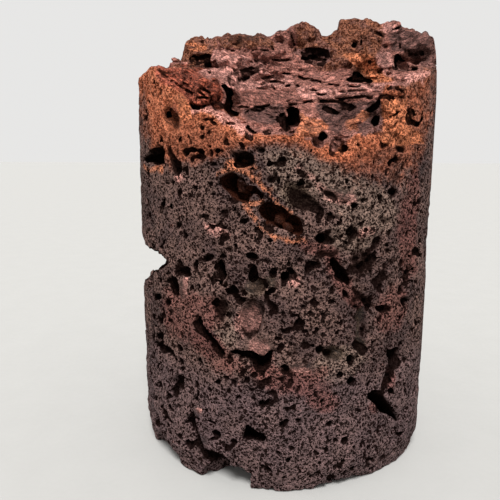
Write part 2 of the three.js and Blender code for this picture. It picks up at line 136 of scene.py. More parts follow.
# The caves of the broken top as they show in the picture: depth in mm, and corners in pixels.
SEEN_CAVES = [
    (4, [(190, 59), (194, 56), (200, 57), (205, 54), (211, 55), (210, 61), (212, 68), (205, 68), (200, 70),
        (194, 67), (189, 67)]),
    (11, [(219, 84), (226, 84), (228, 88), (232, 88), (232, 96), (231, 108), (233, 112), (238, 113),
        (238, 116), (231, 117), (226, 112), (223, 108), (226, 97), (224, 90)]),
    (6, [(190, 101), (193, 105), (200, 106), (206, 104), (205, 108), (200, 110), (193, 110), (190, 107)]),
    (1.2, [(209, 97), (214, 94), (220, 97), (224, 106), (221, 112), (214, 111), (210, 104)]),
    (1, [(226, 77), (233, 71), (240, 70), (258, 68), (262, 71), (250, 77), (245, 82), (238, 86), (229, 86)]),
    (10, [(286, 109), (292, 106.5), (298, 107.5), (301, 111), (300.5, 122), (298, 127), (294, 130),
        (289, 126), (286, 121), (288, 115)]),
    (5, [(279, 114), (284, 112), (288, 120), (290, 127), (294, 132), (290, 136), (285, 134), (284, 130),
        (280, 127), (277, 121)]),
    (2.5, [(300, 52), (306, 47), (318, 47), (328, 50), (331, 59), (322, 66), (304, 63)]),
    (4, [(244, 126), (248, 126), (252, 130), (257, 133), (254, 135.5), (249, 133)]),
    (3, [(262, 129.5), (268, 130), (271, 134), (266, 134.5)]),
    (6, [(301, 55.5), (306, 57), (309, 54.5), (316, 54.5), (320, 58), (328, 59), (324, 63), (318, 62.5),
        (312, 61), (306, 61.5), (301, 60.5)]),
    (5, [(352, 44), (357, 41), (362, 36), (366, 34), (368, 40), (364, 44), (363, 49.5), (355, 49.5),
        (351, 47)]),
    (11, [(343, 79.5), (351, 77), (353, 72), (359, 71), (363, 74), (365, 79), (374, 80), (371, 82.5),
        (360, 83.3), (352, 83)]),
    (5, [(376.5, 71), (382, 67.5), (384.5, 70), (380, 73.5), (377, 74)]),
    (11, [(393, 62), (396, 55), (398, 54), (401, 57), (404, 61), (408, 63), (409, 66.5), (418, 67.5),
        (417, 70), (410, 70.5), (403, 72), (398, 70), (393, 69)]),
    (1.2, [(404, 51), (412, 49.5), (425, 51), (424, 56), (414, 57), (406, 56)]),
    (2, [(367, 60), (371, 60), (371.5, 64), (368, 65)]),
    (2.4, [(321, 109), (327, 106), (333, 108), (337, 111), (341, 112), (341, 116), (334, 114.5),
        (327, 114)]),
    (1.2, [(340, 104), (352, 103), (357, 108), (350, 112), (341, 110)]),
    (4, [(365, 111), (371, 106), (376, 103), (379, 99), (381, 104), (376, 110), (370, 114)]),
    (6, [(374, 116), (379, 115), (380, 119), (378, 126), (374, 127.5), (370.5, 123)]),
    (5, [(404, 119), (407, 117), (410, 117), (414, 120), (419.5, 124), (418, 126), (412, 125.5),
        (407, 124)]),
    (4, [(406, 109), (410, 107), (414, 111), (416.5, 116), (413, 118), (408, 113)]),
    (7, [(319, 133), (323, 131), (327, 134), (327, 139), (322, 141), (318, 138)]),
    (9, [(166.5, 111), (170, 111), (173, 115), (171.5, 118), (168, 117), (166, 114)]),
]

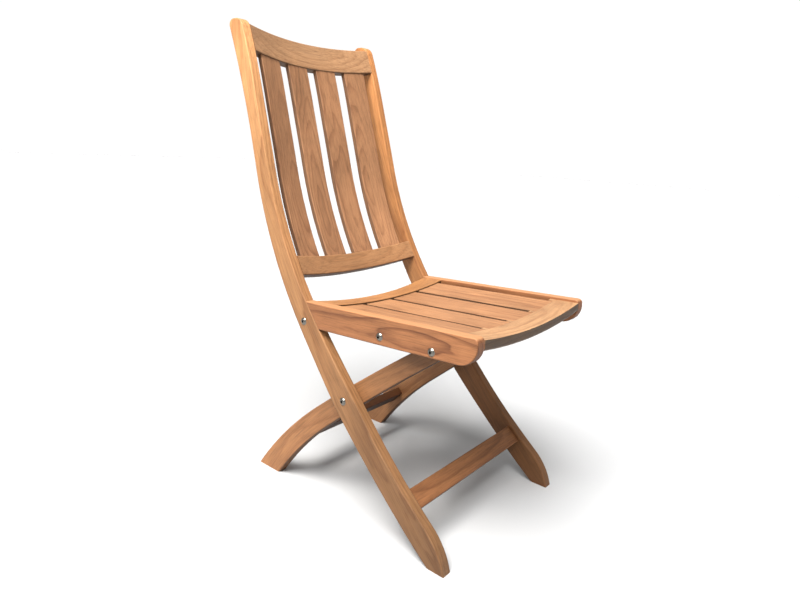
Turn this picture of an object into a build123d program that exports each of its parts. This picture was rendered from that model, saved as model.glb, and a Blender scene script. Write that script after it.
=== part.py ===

» **YOUR TASK**
Repeat all of the records above exactly as they appear.

» **WORKED ANSWER**
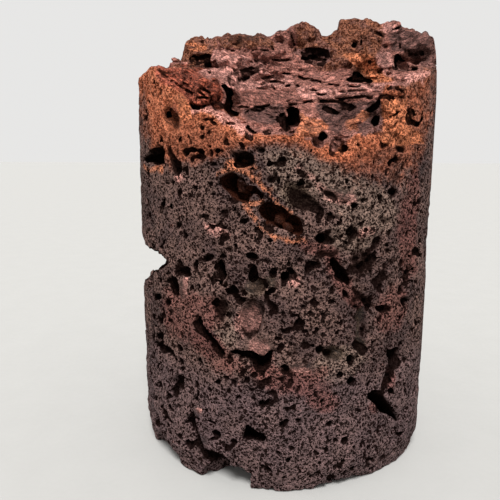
Write part 2 of the three.js and Blender code for this picture. It picks up at line 136 of scene.py. More parts follow.
# The caves of the broken top as they show in the picture: depth in mm, and corners in pixels.
SEEN_CAVES = [
    (4, [(190, 59), (194, 56), (200, 57), (205, 54), (211, 55), (210, 61), (212, 68), (205, 68), (200, 70),
        (194, 67), (189, 67)]),
    (11, [(219, 84), (226, 84), (228, 88), (232, 88), (232, 96), (231, 108), (233, 112), (238, 113),
        (238, 116), (231, 117), (226, 112), (223, 108), (226, 97), (224, 90)]),
    (6, [(190, 101), (193, 105), (200, 106), (206, 104), (205, 108), (200, 110), (193, 110), (190, 107)]),
    (1.2, [(209, 97), (214, 94), (220, 97), (224, 106), (221, 112), (214, 111), (210, 104)]),
    (1, [(226, 77), (233, 71), (240, 70), (258, 68), (262, 71), (250, 77), (245, 82), (238, 86), (229, 86)]),
    (10, [(286, 109), (292, 106.5), (298, 107.5), (301, 111), (300.5, 122), (298, 127), (294, 130),
        (289, 126), (286, 121), (288, 115)]),
    (5, [(279, 114), (284, 112), (288, 120), (290, 127), (294, 132), (290, 136), (285, 134), (284, 130),
        (280, 127), (277, 121)]),
    (2.5, [(300, 52), (306, 47), (318, 47), (328, 50), (331, 59), (322, 66), (304, 63)]),
    (4, [(244, 126), (248, 126), (252, 130), (257, 133), (254, 135.5), (249, 133)]),
    (3, [(262, 129.5), (268, 130), (271, 134), (266, 134.5)]),
    (6, [(301, 55.5), (306, 57), (309, 54.5), (316, 54.5), (320, 58), (328, 59), (324, 63), (318, 62.5),
        (312, 61), (306, 61.5), (301, 60.5)]),
    (5, [(352, 44), (357, 41), (362, 36), (366, 34), (368, 40), (364, 44), (363, 49.5), (355, 49.5),
        (351, 47)]),
    (11, [(343, 79.5), (351, 77), (353, 72), (359, 71), (363, 74), (365, 79), (374, 80), (371, 82.5),
        (360, 83.3), (352, 83)]),
    (5, [(376.5, 71), (382, 67.5), (384.5, 70), (380, 73.5), (377, 74)]),
    (11, [(393, 62), (396, 55), (398, 54), (401, 57), (404, 61), (408, 63), (409, 66.5), (418, 67.5),
        (417, 70), (410, 70.5), (403, 72), (398, 70), (393, 69)]),
    (1.2, [(404, 51), (412, 49.5), (425, 51), (424, 56), (414, 57), (406, 56)]),
    (2, [(367, 60), (371, 60), (371.5, 64), (368, 65)]),
    (2.4, [(321, 109), (327, 106), (333, 108), (337, 111), (341, 112), (341, 116), (334, 114.5),
        (327, 114)]),
    (1.2, [(340, 104), (352, 103), (357, 108), (350, 112), (341, 110)]),
    (4, [(365, 111), (371, 106), (376, 103), (379, 99), (381, 104), (376, 110), (370, 114)]),
    (6, [(374, 116), (379, 115), (380, 119), (378, 126), (374, 127.5), (370.5, 123)]),
    (5, [(404, 119), (407, 117), (410, 117), (414, 120), (419.5, 124), (418, 126), (412, 125.5),
        (407, 124)]),
    (4, [(406, 109), (410, 107), (414, 111), (416.5, 116), (413, 118), (408, 113)]),
    (7, [(319, 133), (323, 131), (327, 134), (327, 139), (322, 141), (318, 138)]),
    (9, [(166.5, 111), (170, 111), (173, 115), (171.5, 118), (168, 117), (166, 114)]),
]

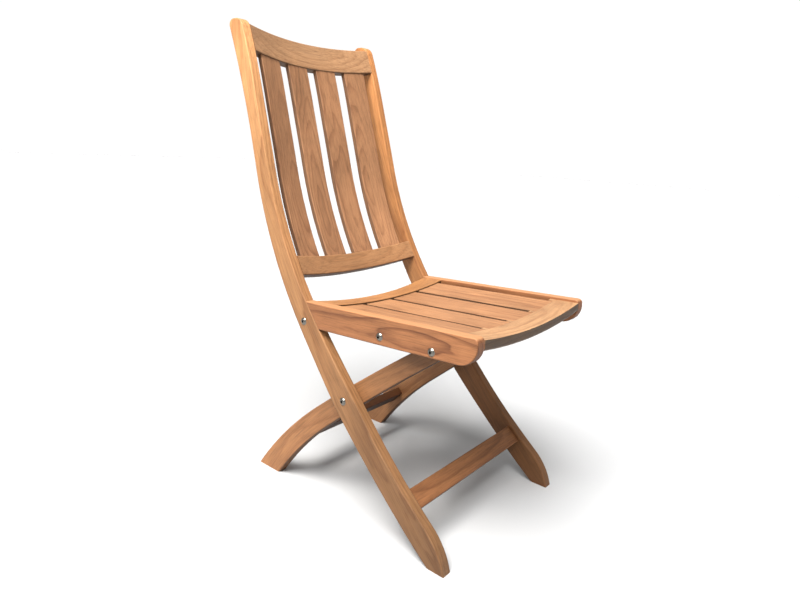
Turn this picture of an object into a build123d program that exports each of its parts. This picture was rendered from that model, saved as model.glb, and a Blender scene script. Write that script after it.
=== part.py ===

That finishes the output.